> [Stated exercise] Extract, without alteration, each line from the start of the listing to the line bearing "BURR_OUT, BURR_UP = 0.20, 0.18".
─── Material provided
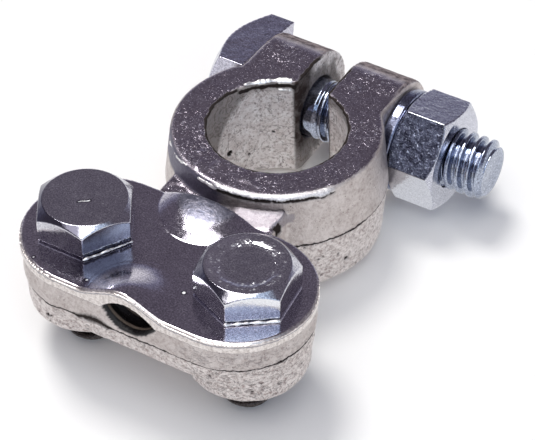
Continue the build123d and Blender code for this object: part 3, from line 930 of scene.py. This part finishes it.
DISH_DEPTH = 0.20
DISH_RADIUS = 4.9
# the nick in the left head, painted white as a glint: its middle, its direction and half its length
NICK_MIDDLE = (-10.87, -26.36)
NICK_ALONG = (1.27, 1.06)
NICK_HALF = 0.72
# a burr at the foot of a flat: how far out, how high up
BURR_OUT, BURR_UP = 0.20, 0.18


def cable_bolt(name, body, axis, dished, flat_turn, burred, shadow_height):
    """flat_turn is the direction of one flat and burred the span with a burr at its foot, in degrees from
    +X. The last argument is how high the painted shadow over the burr reaches."""
    seat = (axis[0], axis[1], PLATE_TOP)
    head = skin(name, CABLE_HEAD_VOXEL, (seat, (0, 0, 1)))
    points, out = read(head), normals(head)
    x, y, z = points.T
    flat = step(0.9, 0.98, out[:, 2])
    from_centre = np.hypot(x - axis[0], y - axis[1])
    angle = np.degrees(np.arctan2(y - axis[1], x - axis[0]))
    height = 0.008 * fractal(points, 2.5, 3, 113 + dished) + 0.004 * fractal(points, 0.5, 2, 127)
    height -= 0.012 * flat
    marks = {}
    if dished:
        dish = DISH_DEPTH * step(4.3, 3.0, from_centre)
        on_top = (out[:, 2] > 0.6) & (from_centre < DISH_RADIUS) & (z > HEAD_TOP - 0.6)
        points[:, 2] = np.where(on_top, HEAD_TOP - dish, z)
        out = np.where(on_top[:, None], (0.0, 0.0, 1.0), out)
        flat = np.where(on_top, 1.0, flat)
        worked = 0.020 * fractal(points, 0.45, 3, 137) * step(3.2, 4.0, from_centre) - 0.02
        height += np.where(on_top, worked, 0)
        ring = near(from_centre, 3.45, 0.45) + 0.7 * near(from_centre, 4.3, 0.6)
        speck = ring * pits(points * (1, 1, 0.2), 0.40, 0.85, 0.22, 131) * flat
        strong = 0.45 + 0.55 * np.maximum(near(angle, -35, 60), near(angle, 110, 45))
        height -= 0.08 * speck * strong
        marks["white"] = 0.65 * step(0.15, 0.55, speck) * strong
        worn_side = np.maximum(near(angle, -150, 110), near(angle, 150, 60))
        marks["worn"] = band(from_centre, 3.3, 4.7, 0.5) * flat * worn_side
    else:
        nick = np.array(NICK_ALONG) / np.hypot(*NICK_ALONG)
        from_nick_x, from_nick_y = x - NICK_MIDDLE[0], y - NICK_MIDDLE[1]
        along = from_nick_x * nick[0] + from_nick_y * nick[1]
        across = from_nick_y * nick[0] - from_nick_x * nick[1] + 0.04 * np.sin(5 * along)
        from_nick = np.maximum(np.abs(across) - 0.055 - 0.04 * along, np.abs(along) - NICK_HALF)
        marks["spot"] = np.where(flat > 0.5, from_nick, NO_SPOT)
    # a burr stands out at the foot of one flat, with a painted shadow over it
    from_flat = HEAD_FLAT_HALF - from_centre * np.cos(np.radians((angle - flat_turn + 30) % 60 - 30))
    over_burr = band(angle, burred[0] + 1, burred[1] - 1, 1.5) * step(0.7, 0.3, from_flat)
    ragged = 0.10 * fractal(points, 0.9, 2, 141)
    marks["scale"] = over_burr * band(z + ragged, PLATE_TOP + 0.20, PLATE_TOP + shadow_height, 0.10)
    upright = step(0.6, 0.2, np.abs(out[:, 2]))
    # the flat over the burr is paler towards its top: a painted highlight
    marks["glow"] = 0.75 * over_burr * step(PLATE_TOP + 1.2, HEAD_TOP - 1.3, z) * upright
    # the chamfer on the burr's left is darkened as painted shade
    chamfer = step(0.25, 0.45, out[:, 2]) * step(0.97, 0.90, out[:, 2])
    marks["dusk"] = 0.9 * band((burred[0] - angle) % 360, 6, 125, 5) * chamfer
    write(head, points + out * height[:, None])
    plated_marks(head, **marks)

    foot = []
    for turn in np.linspace(*burred, 25):
        away = (HEAD_FLAT_HALF + BURR_OUT) / cos(radians((turn - flat_turn + 30) % 60 - 30))
        foot.append(
            (axis[0] + away * cos(radians(turn)), axis[1] + away * sin(radians(turn)), PLATE_TOP + BURR_UP)
        )
    burr = torn_ribbon(foot, 0.24 if dished else 0.20, 171 + dished, 0.2)
    shank = threaded_shank(BOLT_RADIUS, BOLT_PITCH, PLATE_TOP - BOLT_FOOT, 1.0, BOLT_CORE, 0.6)
    turned = Matrix.Translation(seat) @ Matrix.Rotation(pi, 4, "X")
    parts = (head, HEAD_STEEL), (placed(shank, turned), TIP_STEEL), (burr, TORN_METAL)
    finish_piece(name + "_skin", body, "bolt_steel", name, *parts)


# --- the pinch bolt with its washer and nut ---


def pinch_bolt():
    seat = (-EAR_FACE, PINCH_AXIS[1], PINCH_AXIS[2])
    head = skin("pinch_bolt", SQUARE_HEAD_VOXEL, (seat, (-1, 0, 0)))
    points, out = read(head), normals(head)
    height = 0.02 * fractal(points, 2.5, 3, 139) + 0.008 * fractal(points, 0.5, 2, 149)
    write(head, points + out * height[:, None])
    shank = threaded_shank(
        PINCH_RADIUS, PINCH_PITCH, PINCH_END + EAR_FACE, EAR_FACE - 0.9, PINCH_CORE, 0.75, around=96, along=18
    )
    turned = Matrix.Translation(seat) @ Matrix.Rotation(pi / 2, 4, "Y")
    parts = (head, SQUARE_STEEL), (placed(shank, turned), SHANK_STEEL)
    finish_piece("pinch_bolt_skin", "casting", "plated_steel", "pinch_bolt", *parts)


def washer():
    mesh = skin("pinch_washer", WASHER_VOXEL)
    points, out = read(mesh), normals(mesh)
    write(mesh, points + out * (0.02 * fractal(points, 2.0, 3, 151))[:, None])
    finish_piece("pinch_washer_skin", "washer", "plated_steel", "pinch_washer", (mesh, WASHER_STEEL))


# directions of two of the nut's flats, in degrees about the pinch bolt's axis from +Y: the one that faces
# the saddle, scaled from forging and darkened as painted shade, and the one below it, paler as a painted
# highlight
NUT_SCALED_SHADED_FLAT = 139.3
NUT_HIGHLIGHT_FLAT = -160.7


def on_nut_flat(out, direction):
    """1 on the nut's flat that faces this way."""
    turn = radians(direction)
    return step(0.90, 0.97, out @ (0.0, cos(turn), sin(turn)))


def nut():
    mesh = skin("pinch_nut", NUT_VOXEL)
    points, out = read(mesh), normals(mesh)
    height = 0.012 * fractal(points, 2.0, 3, 157) + 0.010 * fractal(points, 0.5, 2, 163)
    # the flat that faces the saddle: scale darkened as painted shade; the flat below it: a painted highlight
    scale = on_nut_flat(out, NUT_SCALED_SHADED_FLAT)
    height += scale * (0.03 * fractal(points, 0.9, 3, 167) - 0.03)
    write(mesh, points + out * height[:, None])
    plated_marks(mesh, scale=scale, glow=0.4 * on_nut_flat(out, NUT_HIGHLIGHT_FLAT))
    finish_piece("pinch_nut_skin", "nut", "bolt_steel", "pinch_nut", (mesh, NUT_STEEL))


casting()
plate()
cable_bolt("cable_bolt_left", "bolt_left", LEFT_AXIS, False, -90.0, (-60, 0), 0.75)
cable_bolt("cable_bolt_right", "bolt_right", RIGHT_AXIS, True, -53.5, (-83.5, -23.5), 0.45)
pinch_bolt()
washer()
nut()


# --- floor, light and camera ---

FLOOR_DROP = 0.05  # a hair under the contacts
FLOOR_RADIUS = 4.0  # in metres
TIP_REST = LEFT_AXIS[1] + 2.5  # the rear of the cable bolts' tips, where they stand


def floor_slope():
    """Rise of the floor towards +Y: the clamp stands on the tips of its cable bolts and on the lowest part
    behind them."""
    slopes = []
    for node in ("terminal_body", "pinch_bolt", "pinch_nut", "pinch_washer"):
        points = read(frame["nodes"][node].data)
        behind = points[points[:, 1] > 0]
        slopes.append(((behind[:, 2] - BOLT_FOOT) / (behind[:, 1] - TIP_REST)).min())
    return min(slopes)


def floor():
    shape = bmesh.new()
    bmesh.ops.create_circle(shape, cap_ends=True, segments=128, radius=FLOOR_RADIUS)
    mesh = as_mesh("floor", shape)
    mesh.materials.append(floor_material())
    obj = link("floor", mesh)
    obj.rotation_euler = (atan(floor_slope()), 0, 0)
    obj.location = (0, TIP_REST * MM, (BOLT_FOOT - FLOOR_DROP) * MM)


def towards(azimuth, elevation):
    """A direction. Azimuth 0 is -Y and 90 is +X."""
    a, e = radians(azimuth), radians(elevation)
    return Vector((sin(a) * cos(e), -cos(a) * cos(e), sin(e)))


def sun(name, azimuth, elevation, strength, spread, colour):
    """A soft light from far off."""
    data = bpy.data.lights.new(name, "SUN")
    data.energy = strength
    data.angle = radians(spread)
    data.color = colour
    obj = link(name, data)
    obj.rotation_mode = "QUATERNION"
    obj.rotation_quaternion = towards(azimuth, elevation).to_track_quat("Z", "Y")


# the sky's colours: sine of the elevation, colour
SKY = (
    (0.0, (0.95, 0.95, 0.95)),
    (0.15, (0.84, 0.84, 0.86)),
    (0.33, (0.26, 0.26, 0.36)),
    (0.46, (0.155, 0.138, 0.175)),
    (0.90, (0.14, 0.125, 0.155)),
    (1.0, (0.15, 0.14, 0.16)),
)
PANEL_AZIMUTH, PANEL_ELEVATION = 52, 40
PANEL_REACH, PANEL_CORE = 36, 16.2  # from its middle to its edge and to where it starts to fade, in degrees
PANEL_COLOUR = (0.74, 0.90, 1.12)


def world():
    """A pale horizon under a dim ceiling, and a bluish panel to the right of the camera."""
    surroundings = bpy.data.worlds.new("studio")
    bpy.context.scene.world = surroundings
    surroundings.use_nodes = True
    n = Nodes(surroundings.node_tree)
    ray = n.add("ShaderNodeTexCoord").outputs["Generated"]
    ramp = n.add("ShaderNodeValToRGB", {"Fac": n.add("ShaderNodeSeparateXYZ", {0: ray}).outputs["Z"]})
    stops = ramp.color_ramp.elements
    for position, _ in SKY[1:-1]:
        stops.new(position)
    for stop, (_, colour) in zip(stops, SKY):
        stop.color = (*colour, 1)
    middle = towards(PANEL_AZIMUTH, PANEL_ELEVATION)
    facing = n.add("ShaderNodeVectorMath", {0: ray, 1: middle}, operation="DOT_PRODUCT").outputs["Value"]
    edge, core = cos(radians(PANEL_REACH)), cos(radians(PANEL_CORE))
    panel = n.fit(facing, edge, core, interpolation_type="SMOOTHSTEP")
    sky = n.add("ShaderNodeBackground", {"Color": n.mix(panel, ramp.outputs["Color"], PANEL_COLOUR)})
    n.add("ShaderNodeOutputWorld", {"Surface": sky.outputs[0]})


# the photo's camera, in millimetres and pixels
CAMERA_PLACE = (116.77, -199.07, 207.83)
CAMERA_RIGHT = Vector((0.860, 0.510, 0.0))
CAMERA_BACK = Vector((0.37892, -0.63845, 0.66993))
FOCAL_PIXELS, FRAME_WIDTH = 2425.8, 535


def camera():
    data = bpy.data.cameras.new("camera")
    data.sensor_width = 36.0
    data.lens = FOCAL_PIXELS / FRAME_WIDTH * data.sensor_width
    data.clip_start, data.clip_end = 0.01, 20.0
    obj = link("camera", data)
    back = CAMERA_BACK.normalized()
    right = (CAMERA_RIGHT - CAMERA_RIGHT.dot(back) * back).normalized()
    up = back.cross(right)
    turn = Matrix((right, up, back)).transposed().to_4x4()
    obj.matrix_world = Matrix.Translation(Vector(CAMERA_PLACE) * MM) @ turn
    bpy.context.scene.camera = obj


floor()
sun("overhead", 4, 70, 1.25, 50, (1.0, 0.99, 0.98))
sun("side", -110, 69, 1.75, 20, (1.0, 0.99, 0.97))
world()
camera()
bpy.context.scene.view_settings.view_transform = "Standard"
──────
> [Exercise answer]
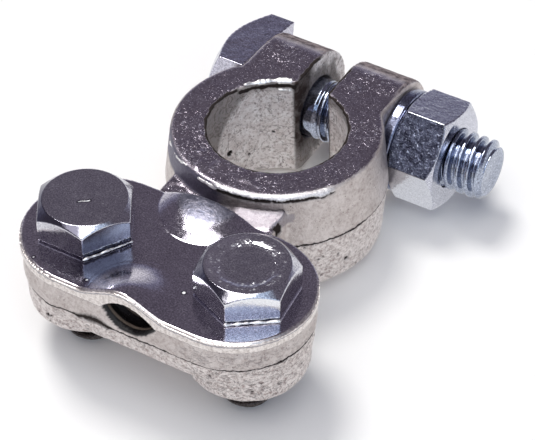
Continue the build123d and Blender code for this object: part 3, from line 930 of scene.py. This part finishes it.
DISH_DEPTH = 0.20
DISH_RADIUS = 4.9
# the nick in the left head, painted white as a glint: its middle, its direction and half its length
NICK_MIDDLE = (-10.87, -26.36)
NICK_ALONG = (1.27, 1.06)
NICK_HALF = 0.72
# a burr at the foot of a flat: how far out, how high up
BURR_OUT, BURR_UP = 0.20, 0.18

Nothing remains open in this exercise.